→ Given task
Copy only this: the line containing "const fern = new THREE.Group();", the line containing "# ---- the fronds'", and every line between them, exactly as written.

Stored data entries
--- begin ---
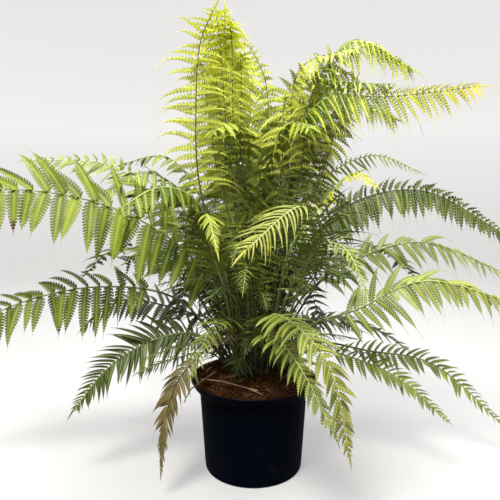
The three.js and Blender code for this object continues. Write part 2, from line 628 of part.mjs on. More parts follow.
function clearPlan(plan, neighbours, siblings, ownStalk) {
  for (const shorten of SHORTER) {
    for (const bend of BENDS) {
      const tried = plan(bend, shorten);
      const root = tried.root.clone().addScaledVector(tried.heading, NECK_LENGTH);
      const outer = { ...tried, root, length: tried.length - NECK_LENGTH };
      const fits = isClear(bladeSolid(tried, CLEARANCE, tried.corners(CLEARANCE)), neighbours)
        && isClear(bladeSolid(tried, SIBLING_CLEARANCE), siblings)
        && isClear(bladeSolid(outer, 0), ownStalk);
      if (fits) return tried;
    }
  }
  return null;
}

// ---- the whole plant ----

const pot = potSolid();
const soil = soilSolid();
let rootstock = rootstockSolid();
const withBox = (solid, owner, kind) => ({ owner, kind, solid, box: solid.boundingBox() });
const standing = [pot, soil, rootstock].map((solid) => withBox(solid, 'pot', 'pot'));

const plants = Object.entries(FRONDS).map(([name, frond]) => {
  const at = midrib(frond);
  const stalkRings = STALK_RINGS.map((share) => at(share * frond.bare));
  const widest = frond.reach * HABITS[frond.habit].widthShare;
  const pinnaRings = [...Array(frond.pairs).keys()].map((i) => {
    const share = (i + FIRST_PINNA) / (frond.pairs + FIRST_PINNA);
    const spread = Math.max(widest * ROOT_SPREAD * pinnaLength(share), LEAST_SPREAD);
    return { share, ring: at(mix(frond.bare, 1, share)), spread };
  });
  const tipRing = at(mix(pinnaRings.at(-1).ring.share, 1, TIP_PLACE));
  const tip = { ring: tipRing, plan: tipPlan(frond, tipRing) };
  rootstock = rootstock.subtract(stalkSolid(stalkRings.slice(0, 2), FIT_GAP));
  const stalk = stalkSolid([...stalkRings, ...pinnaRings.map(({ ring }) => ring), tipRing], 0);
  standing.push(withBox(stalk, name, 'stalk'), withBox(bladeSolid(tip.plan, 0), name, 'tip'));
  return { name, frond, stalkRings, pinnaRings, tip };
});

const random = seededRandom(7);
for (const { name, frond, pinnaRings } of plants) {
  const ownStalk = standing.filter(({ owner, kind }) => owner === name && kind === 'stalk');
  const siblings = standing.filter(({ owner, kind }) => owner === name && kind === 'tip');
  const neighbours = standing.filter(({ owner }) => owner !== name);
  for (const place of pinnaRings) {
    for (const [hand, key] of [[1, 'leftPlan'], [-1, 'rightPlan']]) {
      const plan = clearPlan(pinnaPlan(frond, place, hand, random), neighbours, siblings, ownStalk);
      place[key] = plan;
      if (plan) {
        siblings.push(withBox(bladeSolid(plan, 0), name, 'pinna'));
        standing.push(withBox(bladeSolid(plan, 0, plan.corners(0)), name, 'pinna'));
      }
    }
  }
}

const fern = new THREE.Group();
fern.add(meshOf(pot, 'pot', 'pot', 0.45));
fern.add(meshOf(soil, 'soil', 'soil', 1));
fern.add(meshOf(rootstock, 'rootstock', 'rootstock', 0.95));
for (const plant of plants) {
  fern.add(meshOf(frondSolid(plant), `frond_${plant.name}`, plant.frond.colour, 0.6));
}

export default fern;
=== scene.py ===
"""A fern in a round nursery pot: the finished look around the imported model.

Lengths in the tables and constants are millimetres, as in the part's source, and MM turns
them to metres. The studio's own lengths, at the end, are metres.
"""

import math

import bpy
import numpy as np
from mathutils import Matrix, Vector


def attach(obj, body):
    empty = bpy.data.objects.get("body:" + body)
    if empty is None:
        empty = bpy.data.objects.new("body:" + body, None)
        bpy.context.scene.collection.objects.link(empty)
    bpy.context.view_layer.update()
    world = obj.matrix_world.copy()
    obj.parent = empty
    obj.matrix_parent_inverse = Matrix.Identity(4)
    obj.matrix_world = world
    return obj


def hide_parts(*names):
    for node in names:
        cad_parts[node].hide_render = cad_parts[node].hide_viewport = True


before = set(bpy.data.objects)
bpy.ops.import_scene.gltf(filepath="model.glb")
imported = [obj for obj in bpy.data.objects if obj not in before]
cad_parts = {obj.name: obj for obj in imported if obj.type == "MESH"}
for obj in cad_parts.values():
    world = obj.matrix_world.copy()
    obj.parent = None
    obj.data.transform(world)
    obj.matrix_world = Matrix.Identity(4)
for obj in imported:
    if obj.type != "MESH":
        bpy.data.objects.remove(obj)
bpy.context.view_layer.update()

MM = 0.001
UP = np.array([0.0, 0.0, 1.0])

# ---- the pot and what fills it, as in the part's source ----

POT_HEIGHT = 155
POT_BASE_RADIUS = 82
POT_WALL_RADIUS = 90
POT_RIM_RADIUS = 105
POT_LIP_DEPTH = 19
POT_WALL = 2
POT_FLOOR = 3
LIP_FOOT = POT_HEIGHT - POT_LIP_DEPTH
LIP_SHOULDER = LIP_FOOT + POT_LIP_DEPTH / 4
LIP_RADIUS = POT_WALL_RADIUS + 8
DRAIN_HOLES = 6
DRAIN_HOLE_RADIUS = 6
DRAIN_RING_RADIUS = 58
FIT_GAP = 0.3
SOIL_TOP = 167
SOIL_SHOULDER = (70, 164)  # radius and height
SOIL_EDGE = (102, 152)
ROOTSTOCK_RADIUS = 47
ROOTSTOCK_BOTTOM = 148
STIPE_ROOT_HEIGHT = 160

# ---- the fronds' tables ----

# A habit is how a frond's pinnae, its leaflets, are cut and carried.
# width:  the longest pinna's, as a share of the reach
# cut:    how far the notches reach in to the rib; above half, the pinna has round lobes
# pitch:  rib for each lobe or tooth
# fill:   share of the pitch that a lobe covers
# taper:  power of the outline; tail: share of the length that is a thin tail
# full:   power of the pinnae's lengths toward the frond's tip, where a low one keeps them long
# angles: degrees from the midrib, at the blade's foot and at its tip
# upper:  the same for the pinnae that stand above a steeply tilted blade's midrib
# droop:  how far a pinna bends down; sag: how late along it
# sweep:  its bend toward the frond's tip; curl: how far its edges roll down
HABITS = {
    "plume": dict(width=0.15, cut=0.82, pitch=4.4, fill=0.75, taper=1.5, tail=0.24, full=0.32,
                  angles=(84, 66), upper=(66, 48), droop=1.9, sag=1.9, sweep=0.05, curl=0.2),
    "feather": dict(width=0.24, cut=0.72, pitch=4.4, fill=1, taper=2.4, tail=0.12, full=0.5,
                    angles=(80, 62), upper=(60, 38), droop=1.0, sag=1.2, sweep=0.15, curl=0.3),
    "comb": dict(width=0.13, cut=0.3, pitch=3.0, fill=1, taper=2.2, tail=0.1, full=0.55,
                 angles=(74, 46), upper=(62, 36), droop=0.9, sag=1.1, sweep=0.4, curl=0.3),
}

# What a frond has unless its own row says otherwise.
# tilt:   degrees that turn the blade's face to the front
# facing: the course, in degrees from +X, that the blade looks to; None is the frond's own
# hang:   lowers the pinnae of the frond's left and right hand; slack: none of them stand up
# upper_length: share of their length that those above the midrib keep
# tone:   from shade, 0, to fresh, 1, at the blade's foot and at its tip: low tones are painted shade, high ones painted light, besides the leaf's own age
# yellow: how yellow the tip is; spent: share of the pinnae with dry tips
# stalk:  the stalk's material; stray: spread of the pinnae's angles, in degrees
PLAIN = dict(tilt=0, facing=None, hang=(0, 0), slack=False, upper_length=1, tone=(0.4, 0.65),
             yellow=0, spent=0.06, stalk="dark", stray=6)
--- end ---
--- begin ---
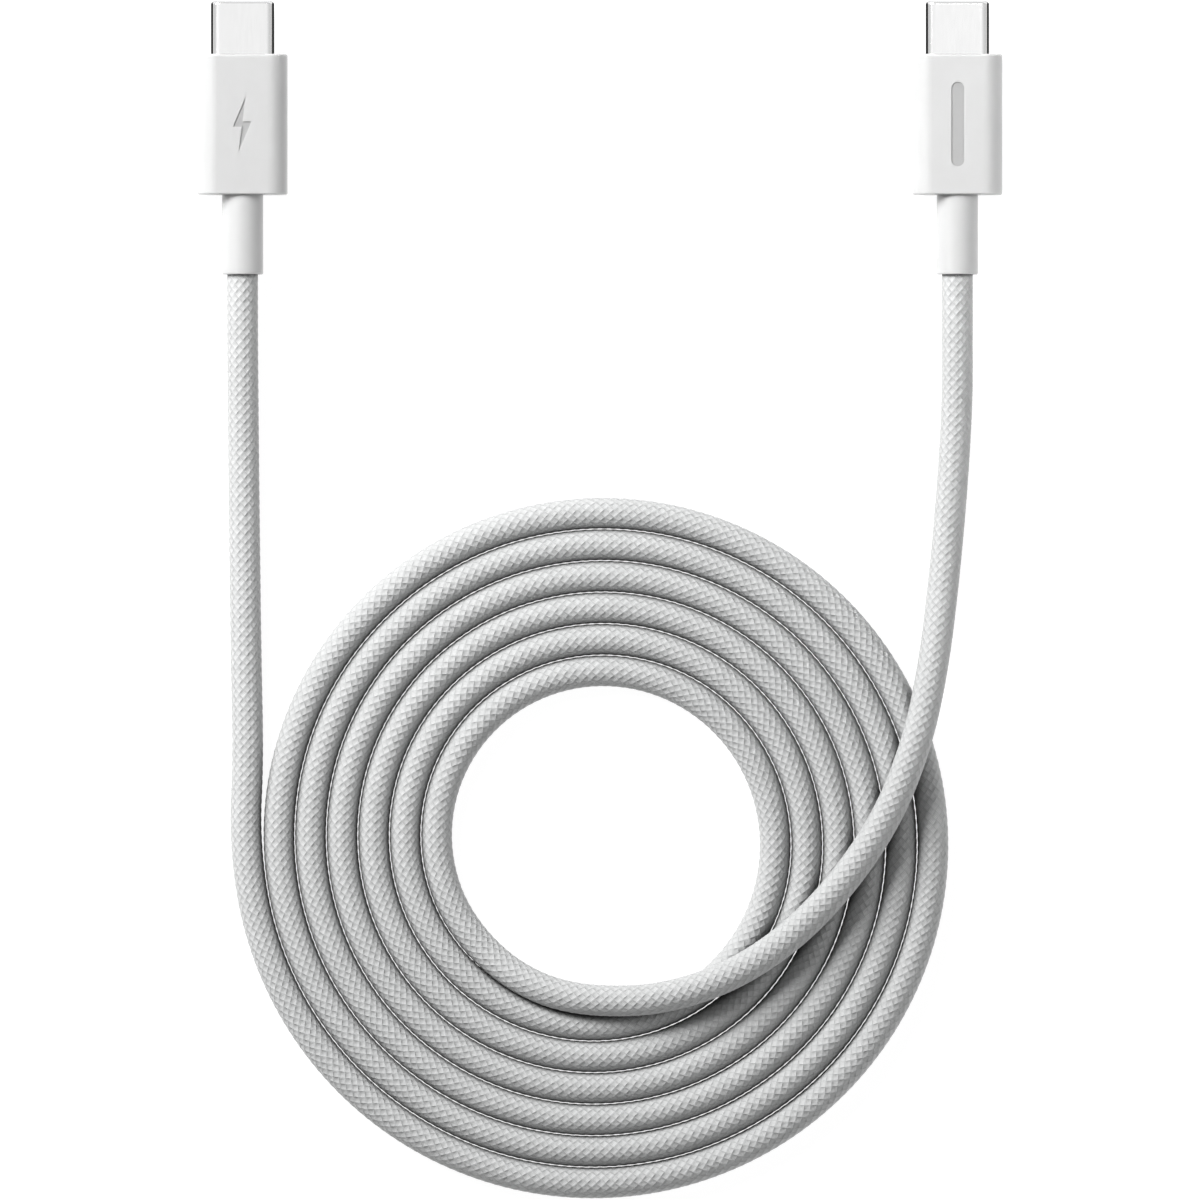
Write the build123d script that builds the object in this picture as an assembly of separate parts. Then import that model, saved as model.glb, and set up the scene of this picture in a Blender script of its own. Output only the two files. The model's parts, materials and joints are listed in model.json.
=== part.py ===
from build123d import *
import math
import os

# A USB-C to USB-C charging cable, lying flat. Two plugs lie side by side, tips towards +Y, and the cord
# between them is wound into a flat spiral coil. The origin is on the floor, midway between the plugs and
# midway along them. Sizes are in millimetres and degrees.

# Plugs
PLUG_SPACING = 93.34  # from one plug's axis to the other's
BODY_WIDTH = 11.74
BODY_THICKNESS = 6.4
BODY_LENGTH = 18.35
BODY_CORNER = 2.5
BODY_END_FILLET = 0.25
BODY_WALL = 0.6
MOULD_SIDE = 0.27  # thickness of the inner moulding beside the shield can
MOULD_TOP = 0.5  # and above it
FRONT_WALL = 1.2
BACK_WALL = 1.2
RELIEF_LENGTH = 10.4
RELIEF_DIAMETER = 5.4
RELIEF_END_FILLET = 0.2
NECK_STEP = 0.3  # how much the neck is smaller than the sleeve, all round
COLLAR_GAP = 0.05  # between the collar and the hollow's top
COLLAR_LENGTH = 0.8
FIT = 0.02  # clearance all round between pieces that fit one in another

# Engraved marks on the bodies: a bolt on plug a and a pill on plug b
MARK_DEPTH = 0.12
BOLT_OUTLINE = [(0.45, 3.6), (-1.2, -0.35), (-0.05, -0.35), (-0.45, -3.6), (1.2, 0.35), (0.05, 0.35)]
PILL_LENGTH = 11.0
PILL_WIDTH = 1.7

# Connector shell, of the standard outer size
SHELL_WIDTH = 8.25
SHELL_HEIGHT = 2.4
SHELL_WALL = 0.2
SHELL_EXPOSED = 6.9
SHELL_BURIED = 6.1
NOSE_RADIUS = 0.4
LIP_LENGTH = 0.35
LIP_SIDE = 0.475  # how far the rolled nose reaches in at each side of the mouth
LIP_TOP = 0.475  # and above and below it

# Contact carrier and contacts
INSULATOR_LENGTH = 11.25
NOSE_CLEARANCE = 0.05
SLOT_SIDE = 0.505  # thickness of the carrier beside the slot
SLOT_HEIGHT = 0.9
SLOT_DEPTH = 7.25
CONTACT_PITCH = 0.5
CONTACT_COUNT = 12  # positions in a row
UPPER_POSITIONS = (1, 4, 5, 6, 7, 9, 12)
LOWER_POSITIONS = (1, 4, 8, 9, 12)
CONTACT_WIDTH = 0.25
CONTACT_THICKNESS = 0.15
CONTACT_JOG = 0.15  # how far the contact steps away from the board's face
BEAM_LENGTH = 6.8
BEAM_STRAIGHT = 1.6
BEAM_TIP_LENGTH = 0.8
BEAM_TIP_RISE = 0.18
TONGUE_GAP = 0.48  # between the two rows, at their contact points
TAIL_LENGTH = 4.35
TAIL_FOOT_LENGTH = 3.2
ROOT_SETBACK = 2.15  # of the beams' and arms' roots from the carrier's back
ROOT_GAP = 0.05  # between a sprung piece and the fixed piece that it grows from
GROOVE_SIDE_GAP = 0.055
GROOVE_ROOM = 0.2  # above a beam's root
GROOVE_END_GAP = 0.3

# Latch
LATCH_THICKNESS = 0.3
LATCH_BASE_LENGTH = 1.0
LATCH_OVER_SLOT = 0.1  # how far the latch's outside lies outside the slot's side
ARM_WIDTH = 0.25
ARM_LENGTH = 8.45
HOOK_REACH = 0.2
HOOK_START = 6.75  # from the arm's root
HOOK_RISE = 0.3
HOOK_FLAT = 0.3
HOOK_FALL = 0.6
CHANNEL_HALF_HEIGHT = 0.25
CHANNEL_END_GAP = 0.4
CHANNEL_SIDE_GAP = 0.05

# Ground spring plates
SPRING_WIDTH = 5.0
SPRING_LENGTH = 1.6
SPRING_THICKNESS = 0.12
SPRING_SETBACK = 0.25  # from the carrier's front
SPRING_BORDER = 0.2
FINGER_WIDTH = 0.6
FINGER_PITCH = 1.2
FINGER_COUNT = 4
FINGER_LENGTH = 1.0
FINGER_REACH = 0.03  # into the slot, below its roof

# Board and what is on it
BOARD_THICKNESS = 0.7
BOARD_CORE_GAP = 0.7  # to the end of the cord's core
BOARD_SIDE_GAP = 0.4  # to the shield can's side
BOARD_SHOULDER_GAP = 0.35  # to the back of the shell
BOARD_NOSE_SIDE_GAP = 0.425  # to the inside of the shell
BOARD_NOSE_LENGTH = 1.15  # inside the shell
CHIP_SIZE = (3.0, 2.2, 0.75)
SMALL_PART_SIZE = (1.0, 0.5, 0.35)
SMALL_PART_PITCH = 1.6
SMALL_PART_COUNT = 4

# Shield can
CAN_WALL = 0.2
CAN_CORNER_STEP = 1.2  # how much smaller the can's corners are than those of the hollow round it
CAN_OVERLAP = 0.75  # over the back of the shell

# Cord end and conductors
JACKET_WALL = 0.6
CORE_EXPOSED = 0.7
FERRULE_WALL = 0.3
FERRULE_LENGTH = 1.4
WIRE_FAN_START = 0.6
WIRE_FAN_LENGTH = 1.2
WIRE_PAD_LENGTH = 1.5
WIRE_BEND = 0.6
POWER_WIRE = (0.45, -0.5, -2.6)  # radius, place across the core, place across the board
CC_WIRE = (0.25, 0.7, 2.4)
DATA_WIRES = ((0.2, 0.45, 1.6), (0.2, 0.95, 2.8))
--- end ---
→ Task output
const fern = new THREE.Group();
fern.add(meshOf(pot, 'pot', 'pot', 0.45));
fern.add(meshOf(soil, 'soil', 'soil', 1));
fern.add(meshOf(rootstock, 'rootstock', 'rootstock', 0.95));
for (const plant of plants) {
  fern.add(meshOf(frondSolid(plant), `frond_${plant.name}`, plant.frond.colour, 0.6));
}

export default fern;
=== scene.py ===
"""A fern in a round nursery pot: the finished look around the imported model.

Lengths in the tables and constants are millimetres, as in the part's source, and MM turns
them to metres. The studio's own lengths, at the end, are metres.
"""

import math

import bpy
import numpy as np
from mathutils import Matrix, Vector


def attach(obj, body):
    empty = bpy.data.objects.get("body:" + body)
    if empty is None:
        empty = bpy.data.objects.new("body:" + body, None)
        bpy.context.scene.collection.objects.link(empty)
    bpy.context.view_layer.update()
    world = obj.matrix_world.copy()
    obj.parent = empty
    obj.matrix_parent_inverse = Matrix.Identity(4)
    obj.matrix_world = world
    return obj


def hide_parts(*names):
    for node in names:
        cad_parts[node].hide_render = cad_parts[node].hide_viewport = True


before = set(bpy.data.objects)
bpy.ops.import_scene.gltf(filepath="model.glb")
imported = [obj for obj in bpy.data.objects if obj not in before]
cad_parts = {obj.name: obj for obj in imported if obj.type == "MESH"}
for obj in cad_parts.values():
    world = obj.matrix_world.copy()
    obj.parent = None
    obj.data.transform(world)
    obj.matrix_world = Matrix.Identity(4)
for obj in imported:
    if obj.type != "MESH":
        bpy.data.objects.remove(obj)
bpy.context.view_layer.update()

MM = 0.001
UP = np.array([0.0, 0.0, 1.0])

# ---- the pot and what fills it, as in the part's source ----

POT_HEIGHT = 155
POT_BASE_RADIUS = 82
POT_WALL_RADIUS = 90
POT_RIM_RADIUS = 105
POT_LIP_DEPTH = 19
POT_WALL = 2
POT_FLOOR = 3
LIP_FOOT = POT_HEIGHT - POT_LIP_DEPTH
LIP_SHOULDER = LIP_FOOT + POT_LIP_DEPTH / 4
LIP_RADIUS = POT_WALL_RADIUS + 8
DRAIN_HOLES = 6
DRAIN_HOLE_RADIUS = 6
DRAIN_RING_RADIUS = 58
FIT_GAP = 0.3
SOIL_TOP = 167
SOIL_SHOULDER = (70, 164)  # radius and height
SOIL_EDGE = (102, 152)
ROOTSTOCK_RADIUS = 47
ROOTSTOCK_BOTTOM = 148
STIPE_ROOT_HEIGHT = 160

# ---- the fronds' tables ----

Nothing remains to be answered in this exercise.